Hoy el removido puede hacerse de forma mecánica, pero la idea —llevar el sedimento al cuello mediante giros sucesivos— sigue siendo el corazón del método tradicional. Y esa idea se asocia, con justicia, a la casa que la convirtió en estándar.
El millésimé: poner fecha a la excelencia
La otra gran apuesta fue casi una declaración de intenciones: embotellar un champán de añada, un millésimé. En una región donde la mezcla de cosechas servía para mantener un estilo estable, sacar al mercado un vino ligado a un único año era afirmar algo muy audaz: este año merece ser recordado.
Estuche Champagne Veuve Clicquot Vintage 2015.
Se suele situar en 1810 el primer gran hito de la casa en ese sentido. Más allá del debate de quién lo hizo primero de forma moderna, lo importante es la idea: convertir la añada en relato, en promesa y en argumento de calidad. Hoy, cuando pedimos un vintage, estamos pidiendo precisamente eso: que el vino nos cuente un año, un clima, una personalidad.
Rusia: el golpe maestro en el peor momento
Pero ninguna innovación habría bastado sin lo que realmente convirtió a Veuve Clicquot en leyenda: Rusia.
A principios del XIX, el mercado ruso era un sueño para cualquier maison. La aristocracia de San Petersburgo y Moscú adoraba los vinos franceses, y el champán empezaba a ser símbolo de sofisticación. El problema: guerras, bloqueos, embargos, incertidumbre total. Enviar botellas al este era caro, lento y, a menudo, imposible.
Las Guerras Napoleónicas convertían cualquier tipo de exportación a Rusia en casi una tarea imposible.
Ahí aparece la testarudez en su versión más épica. Barbe-Nicole decidió arriesgar. En lugar de esperar a que el mapa de Europa se calmara, se adelantó. Movió mercancía, buscó rutas, aceptó que podía perderlo todo… con una intuición casi deportiva: cuando se abriera la puerta, su champán tenía que ser el primero en entrar.
Y lo fue. En torno a 1814, con el final de la gran tormenta bélica acercándose, consiguió colocar su vino en el circuito comercial que abastecía a Rusia. La leyenda empresarial se construye precisamente ahí: mientras otros dudaban, ella puso botellas en movimiento. Cuando la alta sociedad rusa volvió a pedir champán, el nombre que sonaba con fuerza era Clicquot.
No era solo cuestión de llegar. Era cuestión de estilo. La casa empezó a construir una reputación de fiabilidad y lujo: burbuja fina, vino más limpio, perfil reconocible. Rusia no fue un mercado más; fue el escenario que transformó una bodega de Reims en un nombre internacional.
Estuche champagne Puffy Bottle Holder Veuve Clicquot.
El amarillo, por cierto, hoy emblema de la maison, data de esa época.
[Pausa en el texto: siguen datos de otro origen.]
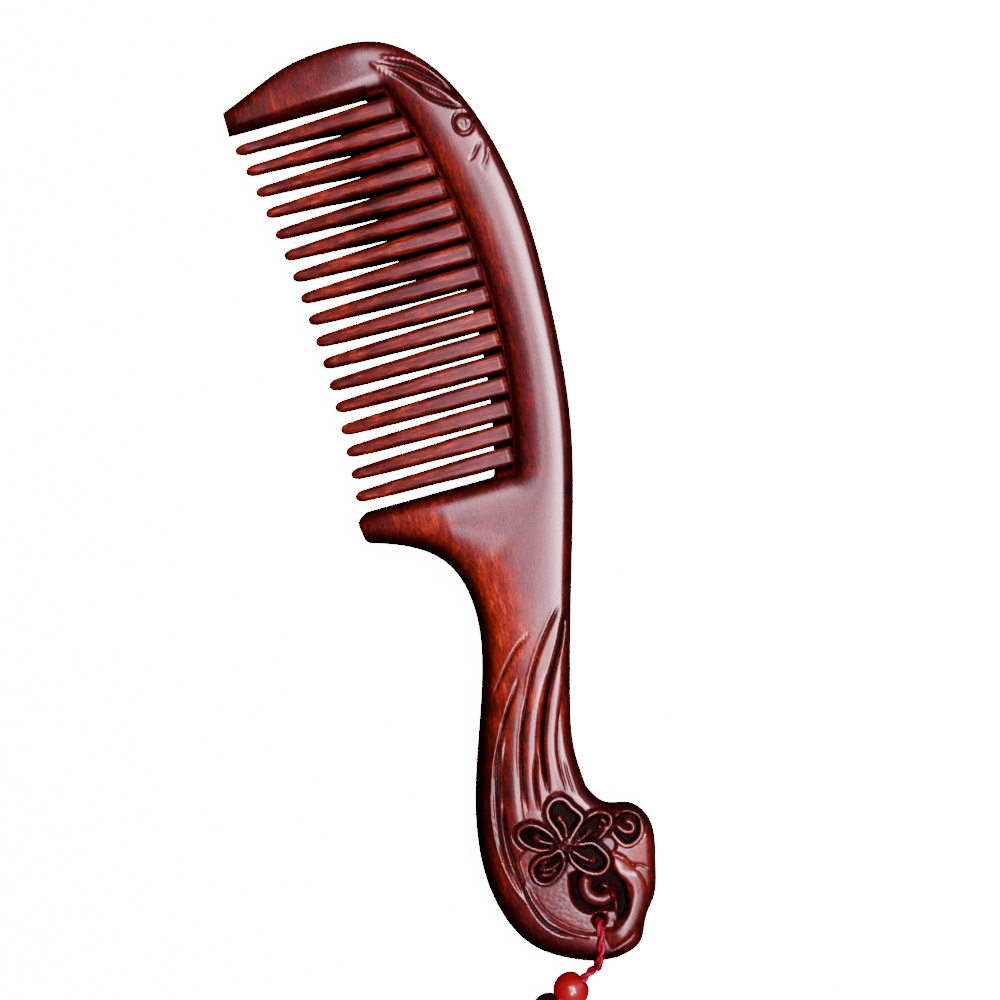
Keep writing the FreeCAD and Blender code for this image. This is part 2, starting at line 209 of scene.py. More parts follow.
def plain_height(x, y):
    """Height of the uncarved face over the middle plane, the distance to the edge, and the painted shade."""
    back = to_line(x, y, right_chain)[0]
    left = to_line(x, y, left_chain)[0]
    arms = np.minimum(to_line(x, y, lower_arm_chain)[0], to_line(x, y, upper_arm_chain)[0])
    nose = to_line(x, y, nose_chain)[0]
    tips = np.minimum(to_line(x, y, tip_chain)[0], to_line(x, y, smooth_line(lower_tip, 0.8))[0])
    bed = np.minimum(arms, nose)
    wide = back + np.minimum(left, bed)
    slope = np.clip(back / np.minimum(0.45 * wide, 8.0), 0, 1)
    by_back = section_from(back, np.minimum(0.5 * wide, BACK_ROUNDING)) * (1 - 0.15 * (1 - slope) ** 2)
    by_left = section_from(left, 1.35 * (left + np.minimum(back, bed)))
    by_arms = section_from(arms, np.minimum(arms + np.minimum(back, left), BED_ROUNDING))
    edge = np.minimum(np.minimum(np.minimum(back, left), arms), tips)
    rounded = np.sqrt(1 - (1 - np.clip(edge / EDGE_ROUNDING, 0, 1)) ** 2)
    height = half_thickness(x, y) * np.minimum(np.minimum(np.minimum(by_back, by_left), by_arms), rounded)

    into = np.hypot(x - bed_x0, y - bed_y0) - bed_r + NOSE  # distance from the nose, into the wood
    recess = (into < NOSE) & (y > ROW_LOW) & (y < ROW_TOP)
    rise = np.sqrt(np.clip(into - NOSE, 0, None) ** 2 + np.clip(y - ROW_TOP, 0, None) ** 2
                   + np.clip(ROW_LOW - y, 0, None) ** 2)  # distance from the recess
    foot = FOOT + FOOT_STEP * smooth_step(rise, LIP, LIP + 0.25)
    crown = foot + CROWN * (1 - (1 - np.clip((rise - LIP) / CROWN_REACH, 0, 1)) ** 2.0)
    ramp_up = NOSE_HALF + NOSE_RISE * np.clip(into / NOSE, 0, 1)
    reach = np.clip(CREASE * np.minimum(rise, edge) / 2.0, 0.02, CREASE)

    # painted shade: a dark band on the spine's foot just past the lip along the teeth's root line, and full
    # dark over the recess between the teeth
    foot_shade = 0.85 * smooth_step(rise, 0.8 * LIP, 1.1 * LIP) * (1 - smooth_step(rise, 0.8, 2.8))
    dark = np.where(recess, 1.0, foot_shade) * (back > 2)
    # painted shade along the left edge, the arms' inner edges and the back edge
    edge_shades = ((left, 0.96, 1.0, 4.6), (arms, 0.85, 0.0, 1.5), (back, 0.75, 0.2, 2.4))
    for distance, strength, low, high in edge_shades:
        dark = np.maximum(dark, strength * (1 - smooth_step(distance, low, high)))
    return np.where(recess, ramp_up, soft_min(height, crown, reach)), np.minimum(edge, nose), dark


# -------- the carving
EYE_X, EYE_Y, EYE_HEIGHT = 6.14, -0.77, 400.0
NECK_FACE, FLOWER_FACE, RIM_FACE, FIELD_FACE = 5.6, 4.8, 4.6, 4.2  # heights over the middle plane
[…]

Presente en los establecimientos más señoriales de aquella Rusia zarista, aún con la capital en San Petersburgo, aquel intensísimo amarillo predominaba en los domicilios de la alta aristocracia rusa y Veuve Clicquot hizo de aquel detalle, su seña de identidad y, de paso, convertir su etiqueta en una forma más potente de entrar en Rusia.
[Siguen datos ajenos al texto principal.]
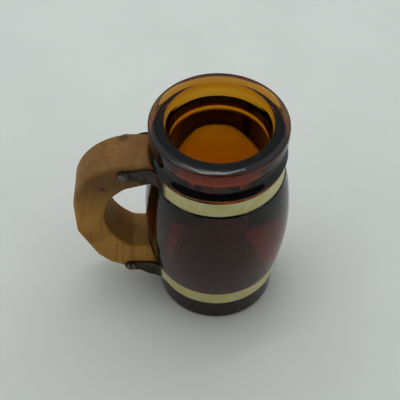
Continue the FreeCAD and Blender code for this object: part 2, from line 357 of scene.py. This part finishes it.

Las primeras piedras de una maison inmortal
Madame Barbe Clicquot-Ponsardin, la Grande Dame.
Veuve Clicquot no inventó el champán, pero sí ayudó a inventar el champán moderno: más nítido, más controlado, más exportable, con un relato de marca ligado a la excelencia y a la audacia. Y lo hizo en un momento histórico en el que lo lógico era rendirse: viuda joven, Europa en guerra, comercio incierto, y un negocio que dependía de todo lo que estaba fallando.
Su suegro, Philippe Clicquot, fue el pilar que sostuvo la estructura cuando aún temblaba; ella, la fuerza que empujó la casa hacia delante cuando todos miraban hacia dentro. Entre ambos —el respaldo y la determinación— se levantó una de las historias más influyentes del mundo del vino.
Estuche Champagne Veuve Clicquot La Grande Dame 2018.
Hoy, cuando abrimos una botella y vemos la etiqueta, no solo estamos ante un espumoso famoso. Estamos bebiendo un capítulo de historia empresarial, técnica y gastronómica. Y, sobre todo, el testimonio de una mujer que convirtió el duelo en dirección, la incertidumbre en estrategia y la testarudez en legado. Esa es la razón por la que, dos siglos después, sigue siendo —con todas las letras— La Gran Dama del champán.